Потому Любим решил чуток схитрить, поведав, что это началось во время тяжелой болезни, когда ему, хворому, явился во сне лучезарный всадник на белом коне и изрек, что в награду за тяжкое телесное испытание дарует он отроку чудный дар.
Правда, дружинник сразу понял, что князь ему не поверил. И дело было даже не в недоверчивости, явно сквозившей в его усмешливом взгляде, устремленном на Любима. Не-эт, тут все гораздо проще — он услышал, что Константин думает, вот и все. А услышав, тут же заторопился пояснить, что словцо «берестянка» вовсе не имечко ангела, как князь помыслил, и то, что он один раз назвал его «она», это он тоже того, просто оговорился с перепугу, да и прочее все не так, и вновь принялся пояснять, запутываясь еще больше.
— Понятно, — кивнул Константин. — Мысли ты читать и впрямь умеешь.
Отпустив парня, он призадумался.
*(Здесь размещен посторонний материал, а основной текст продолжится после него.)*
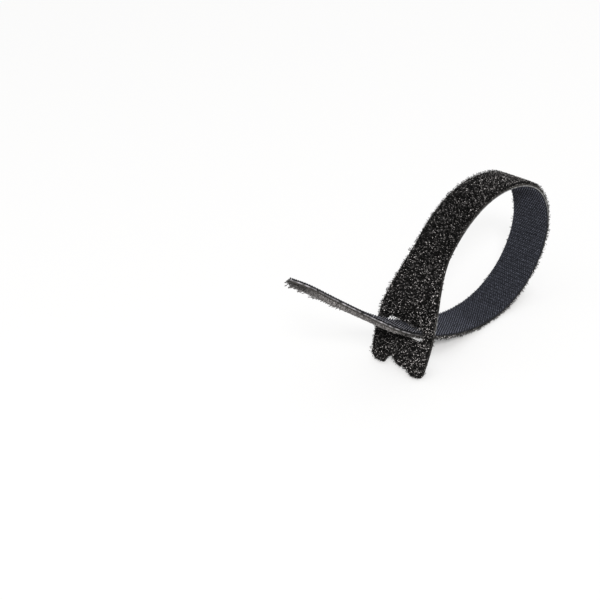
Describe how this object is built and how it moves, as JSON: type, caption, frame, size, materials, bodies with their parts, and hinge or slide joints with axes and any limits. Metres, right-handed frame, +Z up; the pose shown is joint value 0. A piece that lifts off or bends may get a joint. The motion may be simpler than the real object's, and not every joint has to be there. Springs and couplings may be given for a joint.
{
  "type": "hook and loop cable tie",
  "caption": "Flat hook and loop strap closed into a loop, its tapered tail threaded through a slot in the notched, widened head.",
  "frame": {"origin": "middle of the bounding box in plan, at the height of the surface that the tie stands on", "axes": "+X from the tail towards the loop, along the longest side; +Y across the strap's width; +Z up"},
  "size_m": [0.0902, 0.0198, 0.0431],
  "materials": {
    "nylon_strap": "matt black woven nylon with loop pile outside and hooks inside"
  },
  "bodies": {
    "root": {"strap": "nylon_strap"}
  },
  "joints": []
}
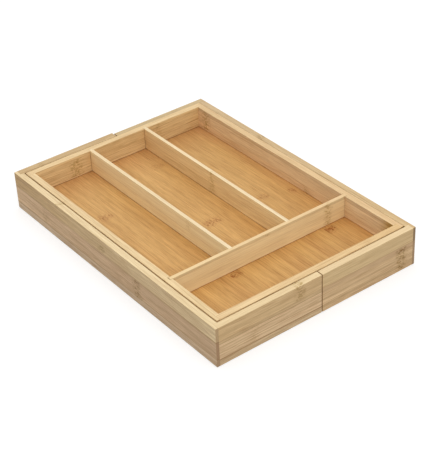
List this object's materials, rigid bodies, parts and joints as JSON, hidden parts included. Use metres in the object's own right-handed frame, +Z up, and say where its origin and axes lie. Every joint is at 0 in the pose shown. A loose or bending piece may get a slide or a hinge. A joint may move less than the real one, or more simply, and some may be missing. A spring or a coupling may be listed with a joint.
{
  "type": "cutlery tray",
  "caption": "Extending wooden cutlery tray: a divided inner tray between two U-shaped outer sections that slide out sideways to open a compartment on each side.",
  "frame": {"origin": "on the ground, in the middle of the closed tray", "axes": "+X to the right, along the sections' travel; +Y from the front wall to the back wall, along the long walls; +Z up"},
  "size_m": [0.25, 0.3564, 0.0453],
  "materials": {
    "bamboo_wall": "laminated bamboo board, planed, sanded and clear lacquered, satin",
    "bamboo_panel": "edge-glued bamboo panel, sanded and clear lacquered, satin",
    "bamboo_divider": "thin bamboo strip, planed, sanded and clear lacquered, satin"
  },
  "bodies": {
    "tray": {"tray_left_wall": "bamboo_wall", "tray_right_wall": "bamboo_wall", "tray_front_wall": "bamboo_wall", "tray_back_wall": "bamboo_wall", "tray_base": "bamboo_panel", "cross_divider": "bamboo_divider", "left_long_divider": "bamboo_divider", "right_long_divider": "bamboo_divider"},
    "left_section": {"left_section_side": "bamboo_wall", "left_section_front": "bamboo_wall", "left_section_back": "bamboo_wall", "left_section_base": "bamboo_panel", "left_section_stop": "bamboo_divider"},
    "right_section": {"right_section_side": "bamboo_wall", "right_section_front": "bamboo_wall", "right_section_back": "bamboo_wall", "right_section_base": "bamboo_panel", "right_section_stop": "bamboo_divider"}
  },
  "joints": [
    {"name": "left_slide", "type": "slide", "parent": "tray", "child": "left_section", "axis": [-1, 0, 0], "range_m": [0, 0.075]},
    {"name": "right_slide", "type": "slide", "parent": "tray", "child": "right_section", "axis": [1, 0, 0], "range_m": [0, 0.075]}
  ]
}
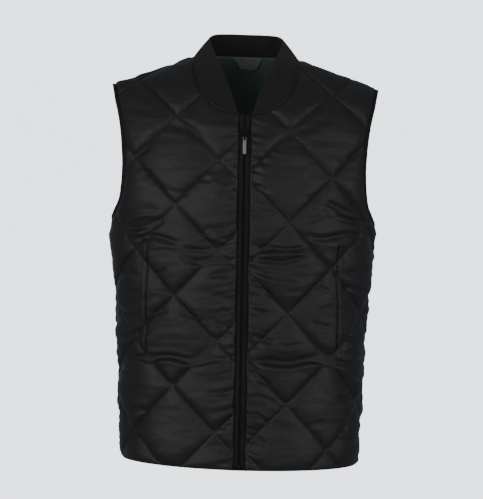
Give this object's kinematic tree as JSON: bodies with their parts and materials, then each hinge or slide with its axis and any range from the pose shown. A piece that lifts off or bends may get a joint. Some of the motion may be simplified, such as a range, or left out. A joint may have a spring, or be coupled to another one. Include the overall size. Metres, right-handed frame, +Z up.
{
  "type": "quilted vest",
  "caption": "Black satin vest with diamond quilting, a rib-knit collar, a front zip with a metal pull tab, slit pockets and bound armholes, filled out with no wearer.",
  "frame": {"origin": "on the centre line, level with the high points of the shoulders, where the wearer's shoulders and neck hold the vest up", "axes": "+Z up, the front with its zip faces -Y, and the wearer's left is +X"},
  "size_m": [0.4526, 0.2598, 0.7338],
  "materials": {
    "shell_satin": "black nylon satin with a soft sheen, diamond-quilted",
    "rib_knit": "matt black fine rib knit",
    "binding_tape": "matt black woven binding",
    "zip_tape_weave": "matt black woven zip tape",
    "zip_coil_nylon": "black nylon coil",
    "slider_paint": "black painted zinc",
    "pull_metal": "light grey brushed metal",
    "label_satin": "plain dark grey satin label, nothing on it"
  },
  "bodies": {
    "garment": {"front_right": "shell_satin", "front_left": "shell_satin", "back": "shell_satin", "collar": "rib_knit", "armhole_binding_right": "binding_tape", "armhole_binding_left": "binding_tape", "pocket_welt_right": "shell_satin", "pocket_welt_left": "shell_satin", "zip_tape_right": "zip_tape_weave", "zip_tape_left": "zip_tape_weave", "zip_coil": "zip_coil_nylon", "zip_box": "slider_paint", "zip_slider": "slider_paint", "neck_label": "label_satin"},
    "pull_tab": {"zip_pull": "pull_metal"}
  },
  "joints": [
    {"name": "pull_tab_hinge", "type": "hinge", "parent": "garment", "child": "pull_tab", "pos_m": [0, -0.11792, -0.1339], "axis": [-1, 0, 0], "range_deg": [0, 140]}
  ]
}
Проще всего было бы назавтра отправить Любима и Гремислава вместе с Сильвестром и десятком дружинников на место преступления, дабы ни у кого не возникло ни малейшего сомнения в истинности слов видока и виновность одного из наиболее доверенных воев князя стала бы очевидной, ибо, сам того не подозревая, Гремислав очень точно подсказал бы Любиму, где произошло изнасилование.
Казалось бы, все, и по возвращении оттуда можно было бы смело выносить приговор, но дар даром, а будь он хоть трижды божественный, все равно Любим был один, а Русская Правда требовала семь послухов, не меньше.
Ляпнуть про его божественный дар во всеуслышание? Тогда да, поможет, но завтра же о юном дружиннике разлетятся слухи и сплетни, а такие способности лучше всего держать в тайне, ибо они втройне выгоднее, пока о них никому не известно. Эдакий козырь в рукаве.
Впрочем, даже для собственного блага Любиму о его загадочном даре тоже лучше помалкивать. Парень-то наивный, простодушный, мозгов хватило только-только, чтобы сплести невинную сказку, да и то он пару раз проговорился, назвав светлого ангела Берестянкой. Что-то не припоминал Константин таких имен в Библии. Кто на самом деле был — или была, как один разок ляпнул все тот же Любим, эта самая Берестянка, не суть важно, но коль дружинник обмолвился даже во время спокойной беседы тет-а-тет, то под более пристрастными расспросами божьих слуг непременно, сам того не желая, выдаст что-нибудь еще, и тоже резко не вписывающееся в первоначальную легенду.
Поэтому Константин, вновь велев позвать его к себе, дружелюбно осведомился:
— Теперь ты понял, что если начнешь рассказывать об этом кому другому, то… — А договаривать специально не стал, произнеся все остальное в мыслях.